2012 Toronto Police Report Analysis - louislau66/Toronto_Police_Field_Report_Python GitHub Wiki

1 Introduction

Police will sometimes randomly stop a person for questioning. Although police define this as “A simple ‘meet-and-greet’ communication between a police officer and a community member, wherein a limited exchange of information may occur. ” Opponents say it unfairly targets racial minorities, which amounts to racial profiling. The data is from Field Information Reports (FIRS) reported in the year of 2012 (http://data.torontopolice.on.ca/pages/firs). I want to check whether racial profiling exists.

2 Objective

My approach to this project is to explore the FIRS, then try to answer the following questions:

  • In which month police filed the highest and lowest number of reports?
  • The nature of contacts
  • What’s the distribution of FIRS per day?
  • The distributions of Gender, Age, Time of day and Skin color.
  • Whether the racial profiling exists.

3 FIRS report structure

FIRS consists of the following fields:

4 Missing Values

The report consists of 404293 records. I observed there are 3 columns (BIRTH_PLACE, HOME_CITY, and HOME_PATROL_ZONE) with a huge amount of missing data. I choose to exclude these 3 columns from my analysis.

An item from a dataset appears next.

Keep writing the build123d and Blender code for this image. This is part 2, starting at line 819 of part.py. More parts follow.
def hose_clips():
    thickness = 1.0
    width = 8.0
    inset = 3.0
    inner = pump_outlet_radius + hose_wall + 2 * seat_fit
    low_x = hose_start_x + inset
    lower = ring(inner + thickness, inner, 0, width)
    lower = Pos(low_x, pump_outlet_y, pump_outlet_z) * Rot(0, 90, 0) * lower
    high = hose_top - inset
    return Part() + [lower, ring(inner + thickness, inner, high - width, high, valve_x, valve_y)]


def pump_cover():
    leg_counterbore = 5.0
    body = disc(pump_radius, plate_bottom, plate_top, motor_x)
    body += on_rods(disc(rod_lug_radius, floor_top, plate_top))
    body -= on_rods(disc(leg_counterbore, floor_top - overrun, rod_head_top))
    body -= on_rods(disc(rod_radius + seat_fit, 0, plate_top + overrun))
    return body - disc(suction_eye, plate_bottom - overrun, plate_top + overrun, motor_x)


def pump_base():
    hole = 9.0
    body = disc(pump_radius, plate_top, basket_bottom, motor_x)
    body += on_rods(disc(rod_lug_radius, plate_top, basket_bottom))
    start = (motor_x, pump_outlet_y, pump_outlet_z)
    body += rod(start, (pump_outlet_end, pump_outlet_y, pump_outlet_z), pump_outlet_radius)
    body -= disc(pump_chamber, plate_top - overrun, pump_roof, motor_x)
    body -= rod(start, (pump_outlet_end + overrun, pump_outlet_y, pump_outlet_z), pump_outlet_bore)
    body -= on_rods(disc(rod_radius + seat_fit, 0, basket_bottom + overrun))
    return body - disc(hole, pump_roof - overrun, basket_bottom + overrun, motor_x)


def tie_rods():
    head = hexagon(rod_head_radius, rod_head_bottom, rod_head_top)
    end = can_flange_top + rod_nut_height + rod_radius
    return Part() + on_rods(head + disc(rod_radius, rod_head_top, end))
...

RangeIndex: 404293 entries, 0 to 404292

Data columns (total 15 columns):

CONTACTID 404293 non-null int64

TPS_PATROL_ZONE 404293 non-null int64

NATURE_OF_CONTACT 404293 non-null object

CONTACT_DATE 404293 non-null object

CONTACT_TIME 404293 non-null object

CONTACT_YEAR 404293 non-null int64

AGE 404293 non-null int64

SEX 96760 non-null object

BIRTH_PLACE 100780 non-null object

SKIN_COLOUR 361341 non-null object

YEAR_MONTH_OF_BIRTH 397525 non-null object

UNIQUE_PERSON_ID 403098 non-null float64

HOME_CITY 284066 non-null object

HOME_PATROL_ZONE 205676 non-null float64

FID 404293 non-null int64

dtypes: float64(2), int64(5), object(8)

5 Cleaning and Transforming the Dataset

  • In ‘AGE’ column, there are many abnormal values which likely caused by a typo. I filled all ages above 120 with null value. (ex: I found police questioned a 941-year-old man on June 15th, 2012 for trespassing!)
  • Extracted month from ‘CONTACT_DATE’ column for future analysis.
  • Column ‘AGE’ has been segmented into 4 groups (0-13 yrs 14-30 yrs 31-47 yrs 48-64 yrs 65+) for easy analysis.
  • Column ‘CONTACT_TIME’ has been divided into 6 segments (0-4am 4-8am 8am-12pm 12-4pm 4-8pm 8pm-0am) for analysis.

6 Descriptive Analysis

6.1 FIRS by month

Police filed fewer reports in winter than the other time of the year

6.2 FIRS per day distribution

We can see the number of FIRS per day looks like a normal distribution with a mean around 1125.

6.3 The Nature of contacts

Top 5 reasons for FIRS:

  • General Investigation
  • Radio Call
  • Traffic Stop
  • Vehicle Related
  • Bail Compliance Check-No Violation

6.4 Distribution by Age groups

People in the age groups of 14-30 and 31-47 are more likely to be stopped by police for FIRS.

6.5 Gender distribution

Men are 3 times more likely to be stopped by police than women.

6.6 Time of day distribution

The highest number of FIRS was filed between 8 pm ~0 am. The lowest number of FIRS was filed between 4 ~ 8 am.

6.7 Distribution of skin color

24% of FIRS was for people identified as Black, which only represents 8.9% of the population in GTA (Wikipedia). Looks like racial profiling is real!!!

6.8 Age by skin color

From the age distribution by skin color, we can see the average age of Black and Brown (25~26) are almost 10 years younger than White (35). This is significant when we consider the large data size.
**Police are targeting a much younger age group of visual minority compared with White. **